GOAL: Extract each line bearing the word "joints".
···
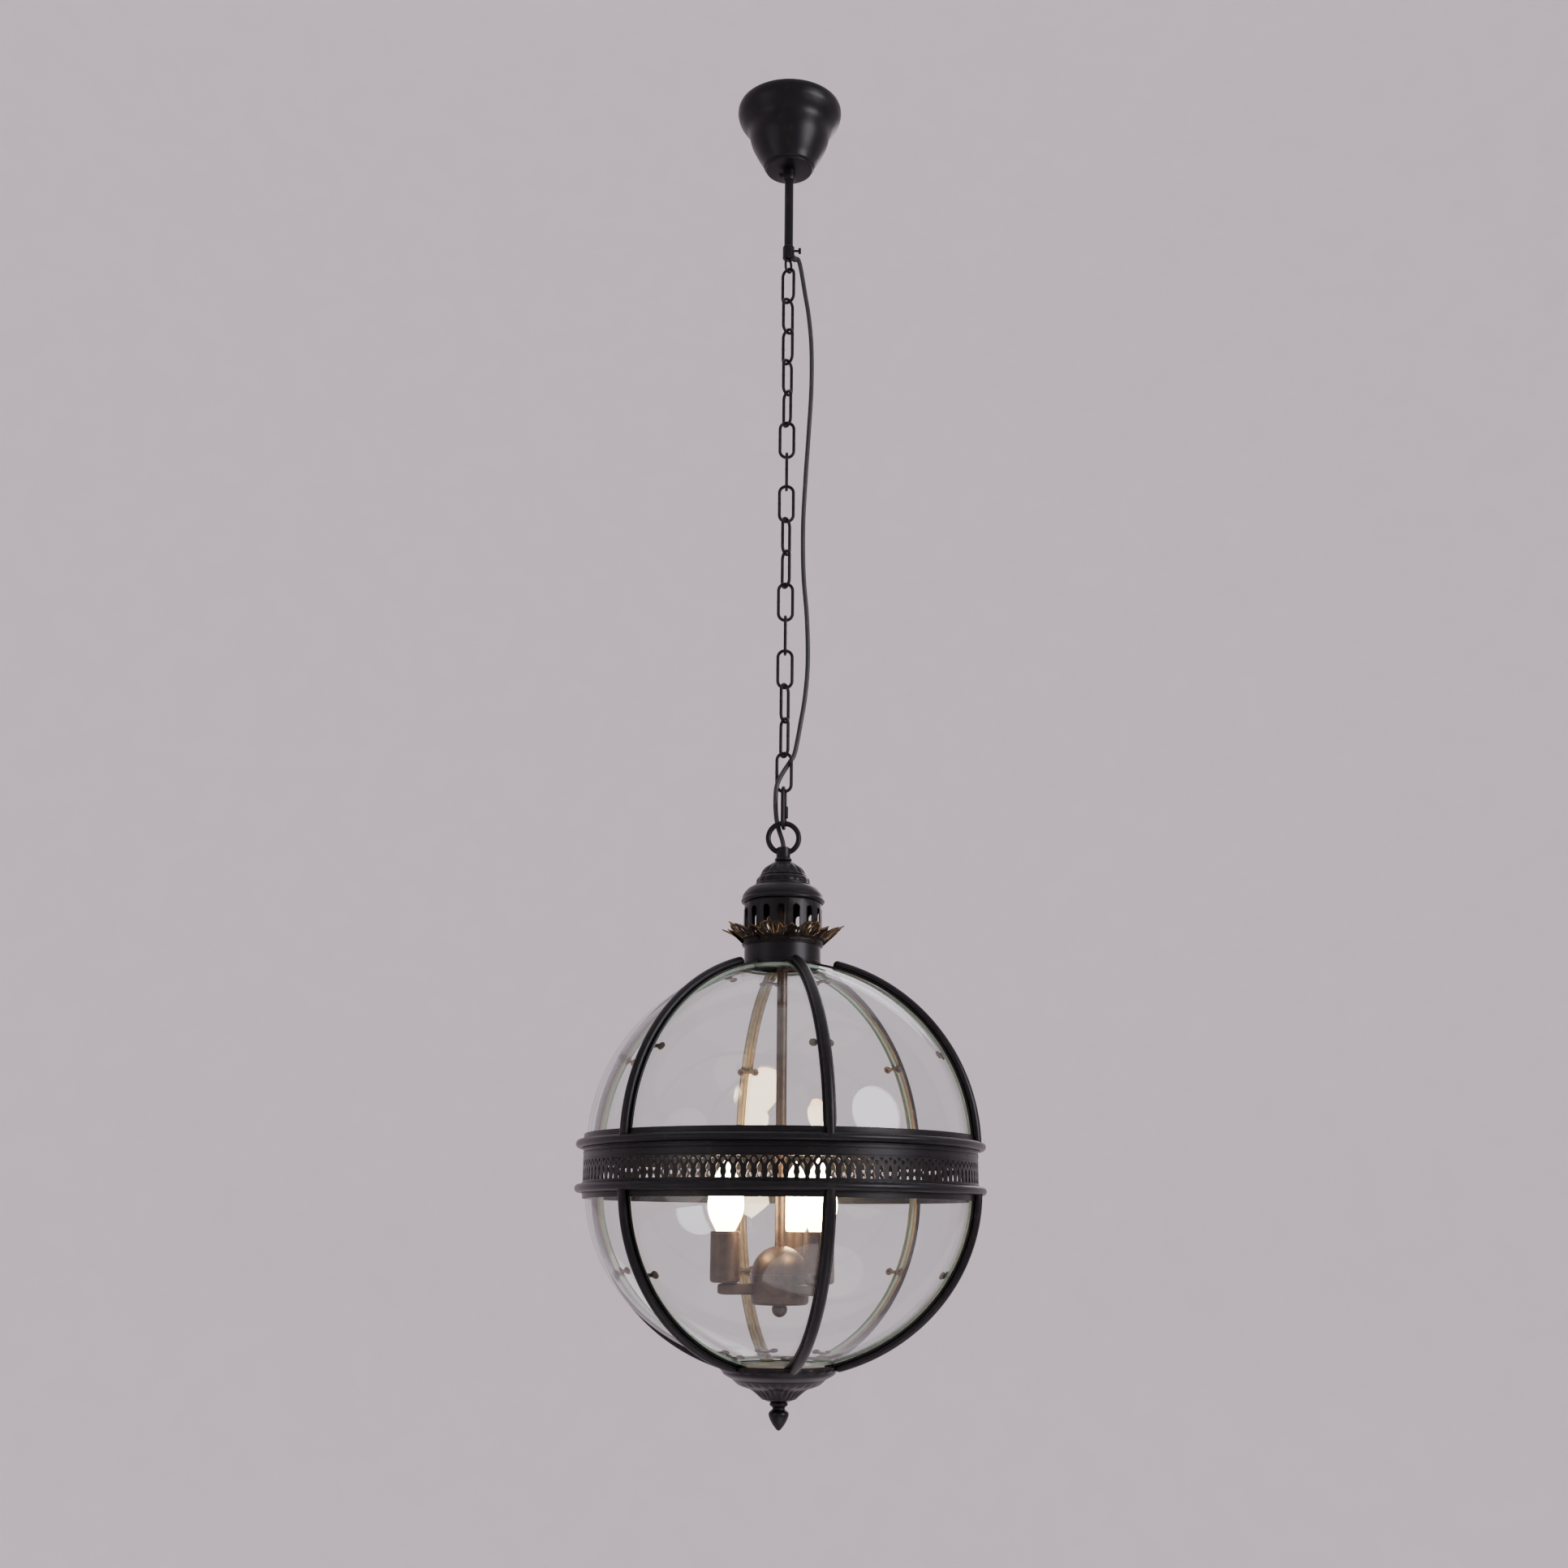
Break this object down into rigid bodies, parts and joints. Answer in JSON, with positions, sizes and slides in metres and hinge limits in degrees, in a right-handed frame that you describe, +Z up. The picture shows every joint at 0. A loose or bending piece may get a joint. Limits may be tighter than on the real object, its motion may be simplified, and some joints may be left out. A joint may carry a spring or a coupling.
{
  "type": "hanging lantern",
  "caption": "Round glass globe lantern in a black metal cage with a pierced belt, crown and coronet, lit by candle bulbs, hung from a ceiling canopy by an oval-link chain.",
  "frame": {"origin": "the middle of the plate's face that lies on the ceiling", "axes": "+Z up, out of the ceiling face; the front is towards -Y and +X is to the right of someone looking at the front"},
  "size_m": [0.4, 0.4, 1.4289],
  "materials": {
    "black_iron": "satin black with a slight wear to bare brown on edges",
    "dark_bronze": "dark bronze with rubbed highlights",
    "zinc_steel": "zinc plated",
    "white_ceramic": "matt",
    "black_cord": "matt black sheath",
    "clear_glass": "clear and bent, with a green edge",
    "lit_bulb": "lit, warm white"
  },
  "bodies": {
    "fixture": {"ceiling_plate": "zinc_steel", "stem_stirrup": "zinc_steel", "terminal_block": "white_ceramic", "stem_tube": "black_iron", "stem_coupler": "black_iron", "supply_cord": "black_cord"},
    "canopy": {"canopy": "black_iron", "canopy_collar": "black_iron"},
    "canopy_set_screw": {"canopy_set_screw": "black_iron"},
    "coupler_thumbscrew": {"coupler_thumbscrew": "black_iron"},
    "chain_link_01": {"chain_link_01": "black_iron"},
    "chain_link_02": {"chain_link_02": "black_iron"},
    "chain_link_03": {"chain_link_03": "black_iron"},
    "chain_link_04": {"chain_link_04": "black_iron"},
    "chain_link_05": {"chain_link_05": "black_iron"},
    "chain_link_06": {"chain_link_06": "black_iron"},
    "chain_link_07": {"chain_link_07": "black_iron"},
    "chain_link_08": {"chain_link_08": "black_iron"},
    "chain_link_09": {"chain_link_09": "black_iron"},
    "chain_link_10": {"chain_link_10": "black_iron"},
    "chain_link_11": {"chain_link_11": "black_iron"},
    "chain_link_12": {"chain_link_12": "black_iron"},
    "chain_link_13": {"chain_link_13": "black_iron"},
    "chain_link_14": {"chain_link_14": "black_iron"},
    "chain_link_15": {"chain_link_15": "black_iron"},
    "chain_link_16": {"chain_link_16": "black_iron"},
    "quick_link": {"quick_link": "black_iron"},
    "quick_link_nut": {"quick_link_nut": "black_iron"},
    "lantern": {"hanging_loop": "black_iron", "crown_nut": "zinc_steel", "crown_dome": "black_iron", "vent_gallery": "black_iron", "coronet": "dark_bronze", "upper_frame": "black_iron", "gallery_strip": "black_iron", "lower_frame": "black_iron", "base_cup": "black_iron", "glass_upper_1": "clear_glass", "glass_upper_2": "clear_glass", "glass_upper_3": "clear_glass", "glass_upper_4": "clear_glass", "glass_upper_5": "clear_glass", "glass_upper_6": "clear_glass", "glass_lower_1": "clear_glass", "glass_lower_2": "clear_glass", "glass_lower_3": "clear_glass", "glass_lower_4": "clear_glass", "glass_lower_5": "clear_glass", "glass_lower_6": "clear_glass", "centre_rod": "dark_bronze", "cluster_cup": "dark_bronze", "cluster_arms": "dark_bronze", "candle_sleeve_1": "dark_bronze", "candle_sleeve_2": "dark_bronze", "candle_sleeve_3": "dark_bronze", "cluster_knob": "dark_bronze"},
    "finial": {"finial": "black_iron"},
    "bulb_1": {"bulb_1": "lit_bulb"},
    "bulb_2": {"bulb_2": "lit_bulb"},
    "bulb_3": {"bulb_3": "lit_bulb"}
  },
  "joints": [
    {"name": "link_01_swing", "type": "hinge", "parent": "fixture", "child": "chain_link_01", "pos_m": [0, 0, -0.2081], "axis": [0.5878, 0.809, 0], "range_deg": [-10, 10], "deforming": ["supply_cord"]},
    {"name": "link_02_swing", "type": "hinge", "parent": "chain_link_01", "child": "chain_link_02", "pos_m": [0, 0, -0.24605], "axis": [0.809, -0.5878, 0], "range_deg": [-10, 10]},
    {"name": "link_03_swing", "type": "hinge", "parent": "chain_link_02", "child": "chain_link_03", "pos_m": [0, 0, -0.28345], "axis": [0.6691, 0.7431, 0], "range_deg": [-10, 10]},
    {"name": "link_04_swing", "type": "hinge", "parent": "chain_link_03", "child": "chain_link_04", "pos_m": [0, 0, -0.32085], "axis": [0.6691, -0.7431, 0], "range_deg": [-10, 10]},
    {"name": "link_05_swing", "type": "hinge", "parent": "chain_link_04", "child": "chain_link_05", "pos_m": [0, 0, -0.35825], "axis": [0.5878, 0.809, 0], "range_deg": [-10, 10]},
    {"name": "link_06_swing", "type": "hinge", "parent": "chain_link_05", "child": "chain_link_06", "pos_m": [0, 0, -0.39565], "axis": [-0.5, 0.866, 0], "range_deg": [-10, 10]},
    {"name": "link_07_swing", "type": "hinge", "parent": "chain_link_06", "child": "chain_link_07", "pos_m": [0, 0, -0.43305], "axis": [1, 0, 0], "range_deg": [-10, 10]},
    {"name": "link_08_swing", "type": "hinge", "parent": "chain_link_07", "child": "chain_link_08", "pos_m": [0, 0, -0.47045], "axis": [0, 1, 0], "range_deg": [-10, 10]},
    {"name": "link_09_swing", "type": "hinge", "parent": "chain_link_08", "child": "chain_link_09", "pos_m": [0, 0, -0.50785], "axis": [1, 0, 0], "range_deg": [-10, 10]},
    {"name": "link_10_swing", "type": "hinge", "parent": "chain_link_09", "child": "chain_link_10", "pos_m": [0, 0, -0.54525], "axis": [0.5, 0.866, 0], "range_deg": [-10, 10]},
    {"name": "link_11_swing", "type": "hinge", "parent": "chain_link_10", "child": "chain_link_11", "pos_m": [0, 0, -0.58265], "axis": [-0.5, 0.866, 0], "range_deg": [-10, 10]},
    {"name": "link_12_swing", "type": "hinge", "parent": "chain_link_11", "child": "chain_link_12", "pos_m": [0, 0, -0.62005], "axis": [1, 0, 0], "range_deg": [-10, 10]},
    {"name": "link_13_swing", "type": "hinge", "parent": "chain_link_12", "child": "chain_link_13", "pos_m": [0, 0, -0.65745], "axis": [0, 1, 0], "range_deg": [-10, 10]},
    {"name": "link_14_swing", "type": "hinge", "parent": "chain_link_13", "child": "chain_link_14", "pos_m": [0, 0, -0.69485], "axis": [1, 0, 0], "range_deg": [-10, 10]},
    {"name": "link_15_swing", "type": "hinge", "parent": "chain_link_14", "child": "chain_link_15", "pos_m": [0, 0, -0.73225], "axis": [0.5, 0.866, 0], "range_deg": [-10, 10]},
    {"name": "link_16_swing", "type": "hinge", "parent": "chain_link_15", "child": "chain_link_16", "pos_m": [0, 0, -0.76965], "axis": [-0.5, 0.866, 0], "range_deg": [-10, 10]},
    {"name": "quick_link_swing", "type": "hinge", "parent": "chain_link_16", "child": "quick_link", "pos_m": [0, 0, -0.80705], "axis": [1, 0, 0], "range_deg": [-10, 10]},
    {"name": "lantern_swing", "type": "hinge", "parent": "quick_link", "child": "lantern", "pos_m": [0, 0, -0.8455], "axis": [0.1736, 0.9848, 0], "range_deg": [-10, 10]},
    {"name": "canopy_slide", "type": "slide", "parent": "fixture", "child": "canopy", "axis": [0, 0, 1], "range_m": [-0.08, 0]},
    {"name": "canopy_set_screw_turn", "type": "hinge", "parent": "canopy", "child": "canopy_set_screw", "pos_m": [-0.008, 0, -0.0853], "axis": [1, 0, 0], "continuous": true},
    {"name": "coupler_thumbscrew_turn", "type": "hinge", "parent": "fixture", "child": "coupler_thumbscrew", "pos_m": [0.011, 0, -0.1816], "axis": [1, 0, 0], "continuous": true},
    {"name": "quick_link_nut_slide", "type": "slide", "parent": "quick_link", "child": "quick_link_nut", "axis": [0, 0, 1], "range_m": [-0.004, 0.009]},
    {"name": "finial_turn", "type": "hinge", "parent": "lantern", "child": "finial", "pos_m": [0, 0, -1.41294], "axis": [0, 0, 1], "continuous": true},
    {"name": "bulb_1_lift", "type": "slide", "parent": "lantern", "child": "bulb_1", "axis": [0, 0, 1], "range_m": [0, 0.028]},
    {"name": "bulb_2_lift", "type": "slide", "parent": "lantern", "child": "bulb_2", "axis": [0, 0, 1], "range_m": [0, 0.028]},
    {"name": "bulb_3_lift", "type": "slide", "parent": "lantern", "child": "bulb_3", "axis": [0, 0, 1], "range_m": [0, 0.028]}
  ]
}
···
COMPLETE ANSWER:
Break this object down into rigid bodies, parts and joints. Answer in JSON, with positions, sizes and slides in metres and hinge limits in degrees, in a right-handed frame that you describe, +Z up. The picture shows every joint at 0. A loose or bending piece may get a joint. Limits may be tighter than on the real object, its motion may be simplified, and some joints may be left out. A joint may carry a spring or a coupling.
  "joints": [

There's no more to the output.